Purva believes that one’s tendency to see in binaries, conditioning to be patronising to a lesser privileged person, makes it all the more important to take that middle path. “As a storyteller I have to take a stance. I have to be brave and I require utmost objectivity else I’ll end up being swayed to play to the gallery. That’s really hard and that’s also when you know that you’re either not done with a story as yet, or even an idea.”
Research and writing lessons
Writing about contemporary women who have been widely covered in the media doesn’t make the task of researching any easier. Both gained widespread attention and yet their causes capitulated. After all the storm settles, only then can one sit to churn out a story. And Purva is hoping that with both, she’ll be able to find the right distance to get as close to the essence of their stories as possible.
“I know that the most important thing for me to get down to finishing both of them is a deadline. Yes, it really sounds ironic given all that’s happened with the Pink Sari Revolution. That said, a deadline is a must…even if you keep pushing it.
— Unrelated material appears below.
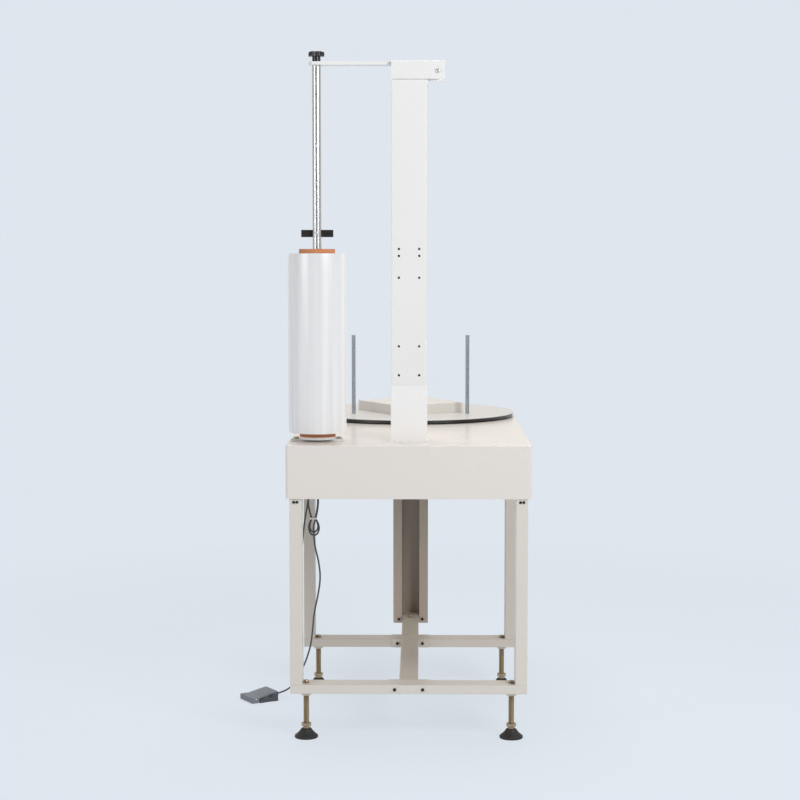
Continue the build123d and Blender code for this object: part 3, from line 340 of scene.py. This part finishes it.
# %% Rubber and plastic finishes
def moulded(name, light, dark, roughness, grain, relief_strength):
    finish, tree, shader, place = new_finish(name, roughness)
    grains = add(tree, "ShaderNodeTexNoise", {"Vector": place, "Scale": 1 / grain, "Detail": 2.0})
    patches = add(tree, "ShaderNodeTexNoise", {"Vector": place, "Scale": 1 / (30 * MM), "Detail": 3.0})
    tone = add(tree, "ShaderNodeMix", {
        "Factor": patches.outputs["Fac"], COLOUR_A: linear(dark), COLOUR_B: linear(light),
    }, data_type="RGBA")
    tree.links.new(tone.outputs[COLOUR_OUT], shader.inputs["Base Color"])
    gloss = add(tree, "ShaderNodeMapRange", {
        "Value": patches.outputs["Fac"], "From Min": 0.3, "From Max": 0.7,
        "To Min": roughness - 0.05, "To Max": roughness + 0.06,
    })
    tree.links.new(gloss.outputs["Result"], shader.inputs["Roughness"])
    relief = add(tree, "ShaderNodeBump", {
        "Height": grains.outputs["Fac"], "Strength": relief_strength, "Distance": 0.2 * MM,
    })
    tree.links.new(relief.outputs["Normal"], shader.inputs["Normal"])
    return finish


foot_rubber = moulded("black_rubber_moulded", "2A2827", "1F1D1C", 0.55, 1.5 * MM, 0.25)
belt_rubber = moulded("belt_rubber_ground", "262626", "1B1B1B", 0.70, 0.8 * MM, 0.35)
cable_jacket = moulded("pvc_cable_jacket", "4E5052", "3F4143", 0.45, 1.0 * MM, 0.10)
knob_plastic = moulded("phenolic_black", "1E1F22", "141518", 0.28, 1.2 * MM, 0.05)
pedal_plastic = moulded("abs_slate_grained", "757B82", "6C7279", 0.46, 0.8 * MM, 0.20)
# The base and its tongue are the treadle's own slate plastic. This darker copy is painted shade for the
# base lying under the treadle.
pedal_base_painted_shade = moulded("abs_grained_painted_shade", "4C4E51", "3F4144", 0.55, 0.8 * MM, 0.25)
green_plastic = moulded("abs_green", "2E9B57", "268A4C", 0.32, 1.0 * MM, 0.05)
red_plastic = moulded("abs_red", "C4302A", "B22722", 0.32, 1.0 * MM, 0.05)
white_plastic = moulded("nylon_white", "E6E5E0", "DBD9D3", 0.42, 1.0 * MM, 0.10)

# %% Give each metal and plastic node its finish
finishes = {
    table_coat: ["table_housing", "control_box"],
    leg_coat_painted_shade: ["leg_front_left", "leg_front_right", "rail_front"],
    frame_coat_painted_shade: [
        "leg_rear_left", "leg_rear_right", "rail_rear", "spine_front", "spine_rear", "spine_cleats",
        "cable_bracket",
    ],
    post_coat_painted_shade: ["far_post", "cross_beams"],
    mast_coat: ["mast_tube", "mast_clevis", "arm_cap", "arm_bar"],
    sleeve_coat: ["mast_sleeve", "roll_flange", "roll_base_plate"],
    disc_coat_and_painted_shade: ["turntable_disc"],
    platform_coat: ["load_platform"],
    motor_coat: ["gearmotor"],
    bright_zinc: ["arm_pivot_bolt", "stop_screw"],
    chrome_plate: ["film_rod"],
    pin_plate: ["locating_pins"],
    dark_steel: ["stop_bar"],
    fastener_finish: ["frame_bolts"],
    turned_steel: ["turntable_hub"],
    cast_iron: ["bearing_housing", "driven_pulley", "drive_pulley"],
    belt_rubber: ["drive_belt"],
    knob_plastic: ["lock_knob", "power_rocker", "speed_knob", "cable_gland"],
    green_plastic: ["start_button"],
    red_plastic: ["stop_button"],
    white_plastic: ["core_bush", "cable_tie"],
    pedal_plastic: ["pedal_base", "pedal_treadle"],
    foot_rubber: [f"foot_{number}_pad" for number in range(1, 6)],
}
finishes[zinc_plate] = [f"foot_{number}_stud" for number in range(1, 6)]
for finish, names in finishes.items():
    for name in names:
        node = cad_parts[name]
        node.data.materials.clear()
        node.data.materials.append(finish)
print("finished nodes", sum(len(names) for names in finishes.values()))

# %% [markdown]
# ## Making a piece part of the machine
# A finished piece moves with one of the machine's bodies, takes its finish, and may stand for a plain
# engineering solid that is then not shown. One helper says all of that. The cable comes first.


# %% Piece helper, and the cable
def join_machine(piece, name, body, finish, replaced=()):
    piece.name = name
    piece.data.name = name
    piece.data.materials.clear()
    piece.data.materials.append(finish)
    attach(piece, body)
    if replaced:
        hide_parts(*replaced)
    return piece


join_machine(
    cable, "pedal_cable", "frame", cable_jacket, ("cable_feed", "cable_hank", "cable_tail")
)

# %% [markdown]
# ## Stretch film and its core
# The core is a cardboard tube wound from a spiral strip, and the film on it is hundreds of thin clear
# layers that together look milky white. Its ends are not a flat cut: the layers stand a little in and
# out. The roll could be a plain cylinder, but a ring that is extruded and resized from height to
# height can take those small steps.

# %% Helper for round pieces
def turned(axis, profile, sides):
    """A round piece about a vertical axis: one ring, extruded and resized to each radius and height."""
    bpy.ops.object.select_all(action="DESELECT")
    radius, height = profile[0]
    bpy.ops.mesh.primitive_circle_add(vertices=sides, radius=radius, location=(axis[0], axis[1], height))
    piece = bpy.context.object
    bpy.ops.object.mode_set(mode="EDIT")
    for (before, low), (after, high) in zip(profile, profile[1:]):
        bpy.ops.mesh.extrude_region_move(TRANSFORM_OT_translate={"value": (0, 0, high - low)})
        ratio = after / before
        bpy.ops.transform.resize(value=(ratio, ratio, 1), center_override=(axis[0], axis[1], high))
    bpy.ops.mesh.select_all(action="SELECT")
    bpy.ops.mesh.remove_doubles(threshold=0.001 * MM)
    bpy.ops.mesh.select_all(action="DESELECT")
    bpy.ops.mesh.select_non_manifold()
    bpy.ops.mesh.edge_face_add()
    bpy.ops.mesh.select_all(action="SELECT")
    bpy.ops.mesh.normals_make_consistent(inside=False)
    bpy.ops.object.mode_set(mode="OBJECT")
    bpy.ops.object.transform_apply(location=True, rotation=True, scale=True)
    bpy.ops.object.shade_smooth_by_angle(angle=math.radians(35))
    return piece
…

It is important to let it hover on your conscience.”
Besides the looming deadline, Purva’s writing technique is governed by the principle of finding the “ness” while figuring out what to write. “Are you writing a plot? Are you going beyond that? Are you going to explore a story as you write it or do you know at the onset what your story is going to be about? All these are very important questions to help you find clarity in your writing.”